[Given material]
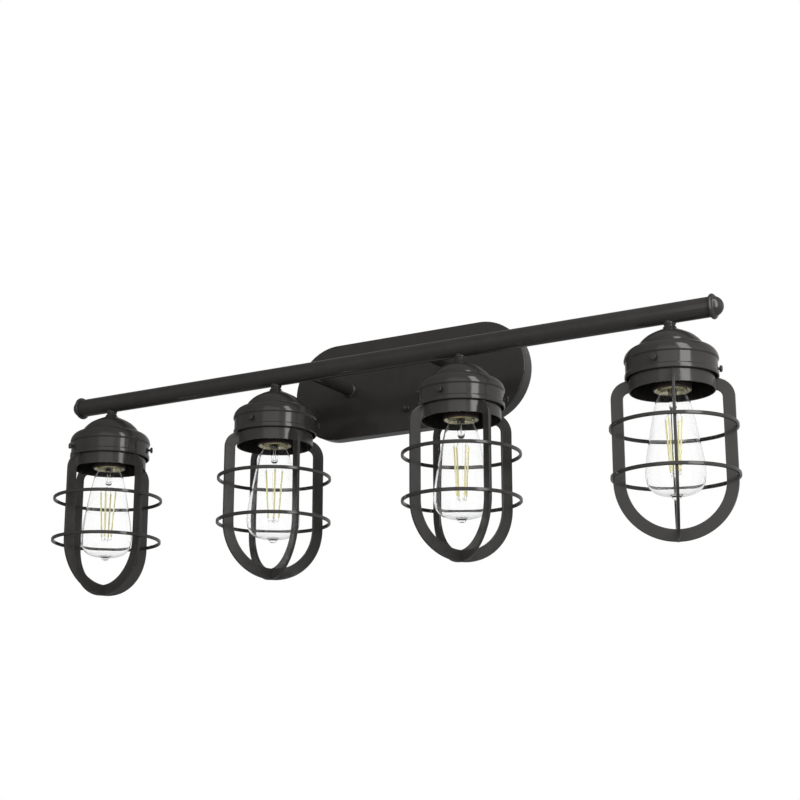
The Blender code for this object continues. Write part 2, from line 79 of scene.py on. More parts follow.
class Look:
    """A Principled material with helpers for the few nodes that the looks share."""

    def __init__(self, name, colour, roughness, metallic=0.0, **sockets):
        self.mat = bpy.data.materials.new(name)
        self.mat.use_nodes = True
        self.nodes = self.mat.node_tree.nodes
        self.links = self.mat.node_tree.links
        self.shader = self.nodes["Principled BSDF"]
        self.set("Base Color", (*colour, 1.0))
        self.set("Metallic", metallic)
        self.set("Roughness", roughness)
        for key, value in sockets.items():
            self.set(key.replace("_", " "), value)

    def set(self, socket, value):
        """A constant on one of the shader's own sockets."""
        self.shader.inputs[socket].default_value = value

    def noise(self, scale, detail, stretch=(1, 1, 1)):
        """Noise in the object's own coordinates, as a factor."""
        coords = self.nodes.new("ShaderNodeTexCoord")
        mapping = self.nodes.new("ShaderNodeMapping")
        mapping.inputs["Scale"].default_value = stretch
        tex = self.nodes.new("ShaderNodeTexNoise")
        tex.inputs["Scale"].default_value = scale
        tex.inputs["Detail"].default_value = detail
        tex.inputs["Roughness"].default_value = 0.55
        self.links.new(coords.outputs["Object"], mapping.inputs["Vector"])
        self.links.new(mapping.outputs["Vector"], tex.inputs["Vector"])
        return tex.outputs["Fac"]

    def ramp(self, source, stops):
        """Map a factor to colours; stops are (position, rgb)."""
        node = self.nodes.new("ShaderNodeValToRGB")
        while len(node.color_ramp.elements) < len(stops):
            node.color_ramp.elements.new(0.5)
        for element, (position, colour) in zip(node.color_ramp.elements, stops):
            element.position = position
            element.color = (*colour, 1.0)
        self.links.new(source, node.inputs["Fac"])
        return node.outputs["Color"]

    def spread(self, source, low, high):
        """Map a factor of 0.3 to 0.7 to a range of values."""
        node = self.nodes.new("ShaderNodeMapRange")
        node.inputs["From Min"].default_value = 0.3
        node.inputs["From Max"].default_value = 0.7
        node.inputs["To Min"].default_value = low
        node.inputs["To Max"].default_value = high
        self.links.new(source, node.inputs["Value"])
        return node.outputs["Result"]

    def link(self, socket, source):
        """A pattern on one of the shader's sockets."""
        self.links.new(source, self.shader.inputs[socket])

    def bump(self, source, distance, strength):
        """Fine relief, as high as the distance where the factor is one."""
        node = self.nodes.new("ShaderNodeBump")
        node.inputs["Distance"].default_value = distance
        node.inputs["Strength"].default_value = strength
        self.links.new(source, node.inputs["Height"])
        self.links.new(node.outputs["Normal"], self.shader.inputs["Normal"])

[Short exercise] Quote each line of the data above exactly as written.

[Result below]
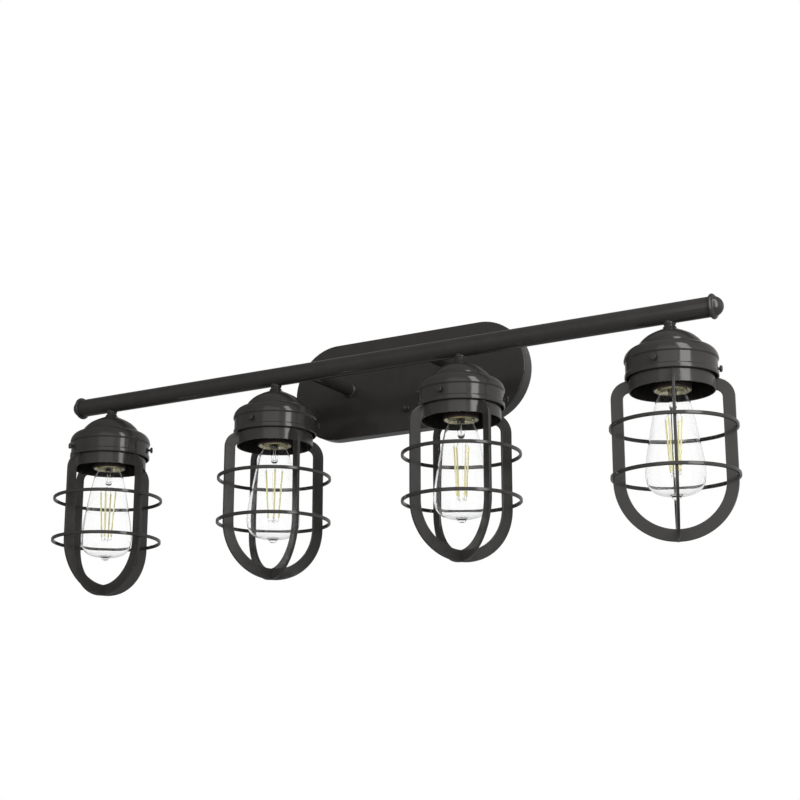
The Blender code for this object continues. Write part 2, from line 79 of scene.py on. More parts follow.
class Look:
    """A Principled material with helpers for the few nodes that the looks share."""

    def __init__(self, name, colour, roughness, metallic=0.0, **sockets):
        self.mat = bpy.data.materials.new(name)
        self.mat.use_nodes = True
        self.nodes = self.mat.node_tree.nodes
        self.links = self.mat.node_tree.links
        self.shader = self.nodes["Principled BSDF"]
        self.set("Base Color", (*colour, 1.0))
        self.set("Metallic", metallic)
        self.set("Roughness", roughness)
        for key, value in sockets.items():
            self.set(key.replace("_", " "), value)

    def set(self, socket, value):
        """A constant on one of the shader's own sockets."""
        self.shader.inputs[socket].default_value = value

    def noise(self, scale, detail, stretch=(1, 1, 1)):
        """Noise in the object's own coordinates, as a factor."""
        coords = self.nodes.new("ShaderNodeTexCoord")
        mapping = self.nodes.new("ShaderNodeMapping")
        mapping.inputs["Scale"].default_value = stretch
        tex = self.nodes.new("ShaderNodeTexNoise")
        tex.inputs["Scale"].default_value = scale
        tex.inputs["Detail"].default_value = detail
        tex.inputs["Roughness"].default_value = 0.55
        self.links.new(coords.outputs["Object"], mapping.inputs["Vector"])
        self.links.new(mapping.outputs["Vector"], tex.inputs["Vector"])
        return tex.outputs["Fac"]

    def ramp(self, source, stops):
        """Map a factor to colours; stops are (position, rgb)."""
        node = self.nodes.new("ShaderNodeValToRGB")
        while len(node.color_ramp.elements) < len(stops):
            node.color_ramp.elements.new(0.5)
        for element, (position, colour) in zip(node.color_ramp.elements, stops):
            element.position = position
            element.color = (*colour, 1.0)
        self.links.new(source, node.inputs["Fac"])
        return node.outputs["Color"]

    def spread(self, source, low, high):
        """Map a factor of 0.3 to 0.7 to a range of values."""
        node = self.nodes.new("ShaderNodeMapRange")
        node.inputs["From Min"].default_value = 0.3
        node.inputs["From Max"].default_value = 0.7
        node.inputs["To Min"].default_value = low
        node.inputs["To Max"].default_value = high
        self.links.new(source, node.inputs["Value"])
        return node.outputs["Result"]

    def link(self, socket, source):
        """A pattern on one of the shader's sockets."""
        self.links.new(source, self.shader.inputs[socket])

    def bump(self, source, distance, strength):
        """Fine relief, as high as the distance where the factor is one."""
        node = self.nodes.new("ShaderNodeBump")
        node.inputs["Distance"].default_value = distance
        node.inputs["Strength"].default_value = strength
        self.links.new(source, node.inputs["Height"])
        self.links.new(node.outputs["Normal"], self.shader.inputs["Normal"])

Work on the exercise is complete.